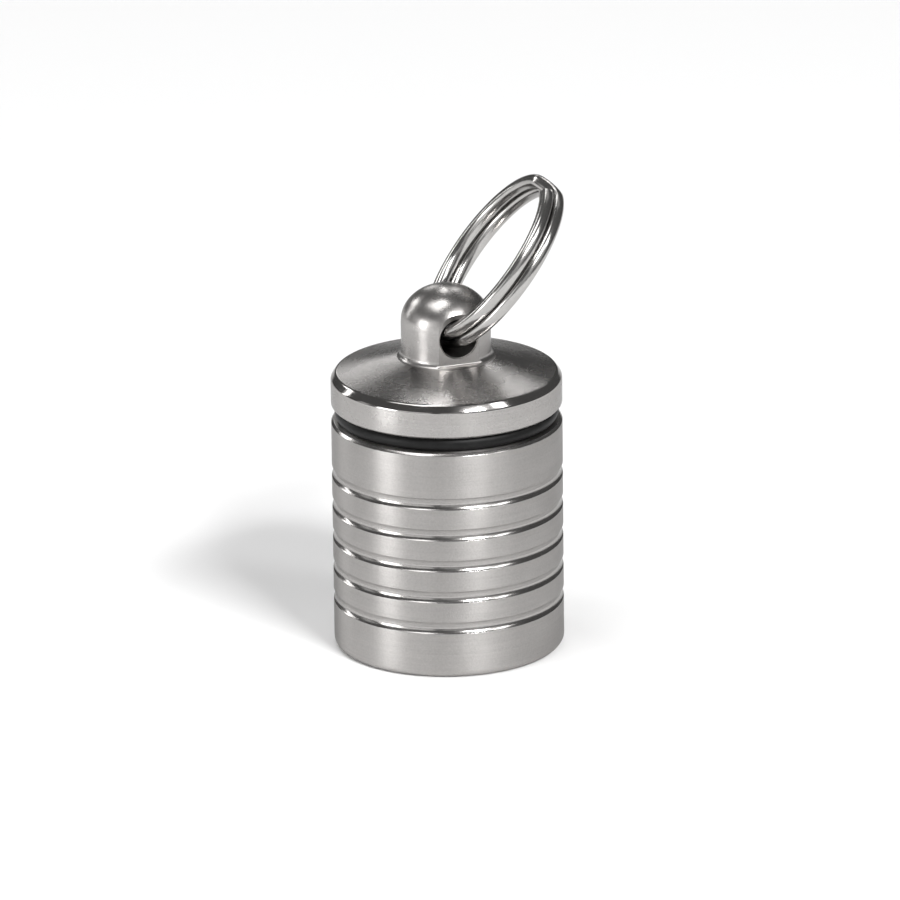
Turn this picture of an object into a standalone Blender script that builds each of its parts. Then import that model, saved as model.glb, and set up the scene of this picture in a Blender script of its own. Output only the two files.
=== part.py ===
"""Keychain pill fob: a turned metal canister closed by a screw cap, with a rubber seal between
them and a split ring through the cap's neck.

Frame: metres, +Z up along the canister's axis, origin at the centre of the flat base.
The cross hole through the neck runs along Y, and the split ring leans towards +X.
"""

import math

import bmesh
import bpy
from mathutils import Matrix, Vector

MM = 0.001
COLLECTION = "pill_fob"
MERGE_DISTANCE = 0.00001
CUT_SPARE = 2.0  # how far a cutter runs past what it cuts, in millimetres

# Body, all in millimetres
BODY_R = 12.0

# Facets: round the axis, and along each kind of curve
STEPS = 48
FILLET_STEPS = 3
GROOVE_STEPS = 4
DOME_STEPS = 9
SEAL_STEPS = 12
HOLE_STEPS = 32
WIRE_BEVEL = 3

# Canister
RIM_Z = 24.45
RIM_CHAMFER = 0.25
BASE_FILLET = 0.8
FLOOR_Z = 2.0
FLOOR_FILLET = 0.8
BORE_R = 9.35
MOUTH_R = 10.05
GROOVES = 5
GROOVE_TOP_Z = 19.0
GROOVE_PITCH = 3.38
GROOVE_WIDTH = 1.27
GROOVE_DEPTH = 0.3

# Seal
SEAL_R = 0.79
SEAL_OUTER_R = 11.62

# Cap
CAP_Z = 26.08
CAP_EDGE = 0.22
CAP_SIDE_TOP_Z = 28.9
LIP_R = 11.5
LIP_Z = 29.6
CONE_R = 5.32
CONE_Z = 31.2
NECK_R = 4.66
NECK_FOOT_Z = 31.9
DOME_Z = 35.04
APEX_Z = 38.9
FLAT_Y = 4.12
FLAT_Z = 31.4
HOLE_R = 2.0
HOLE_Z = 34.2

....

> **WHAT YOU ARE ASKED TO DO**: Write down again the exact lines running from the beginning of the data to the line containing "SEAL_OUTER_R = 11.62", with both ends included.

> **THE RESPONSE**:
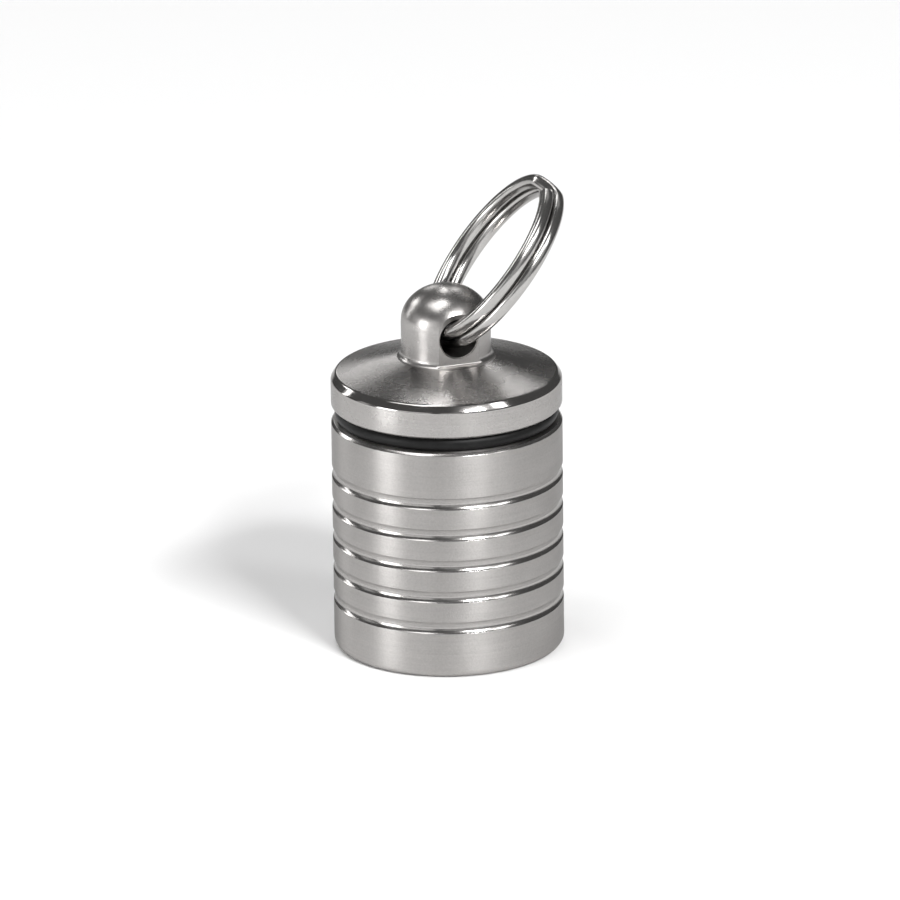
Turn this picture of an object into a standalone Blender script that builds each of its parts. Then import that model, saved as model.glb, and set up the scene of this picture in a Blender script of its own. Output only the two files.
=== part.py ===
"""Keychain pill fob: a turned metal canister closed by a screw cap, with a rubber seal between
them and a split ring through the cap's neck.

Frame: metres, +Z up along the canister's axis, origin at the centre of the flat base.
The cross hole through the neck runs along Y, and the split ring leans towards +X.
"""

import math

import bmesh
import bpy
from mathutils import Matrix, Vector

MM = 0.001
COLLECTION = "pill_fob"
MERGE_DISTANCE = 0.00001
CUT_SPARE = 2.0  # how far a cutter runs past what it cuts, in millimetres

# Body, all in millimetres
BODY_R = 12.0

# Facets: round the axis, and along each kind of curve
STEPS = 48
FILLET_STEPS = 3
GROOVE_STEPS = 4
DOME_STEPS = 9
SEAL_STEPS = 12
HOLE_STEPS = 32
WIRE_BEVEL = 3

# Canister
RIM_Z = 24.45
RIM_CHAMFER = 0.25
BASE_FILLET = 0.8
FLOOR_Z = 2.0
FLOOR_FILLET = 0.8
BORE_R = 9.35
MOUTH_R = 10.05
GROOVES = 5
GROOVE_TOP_Z = 19.0
GROOVE_PITCH = 3.38
GROOVE_WIDTH = 1.27
GROOVE_DEPTH = 0.3

# Seal
SEAL_R = 0.79
SEAL_OUTER_R = 11.62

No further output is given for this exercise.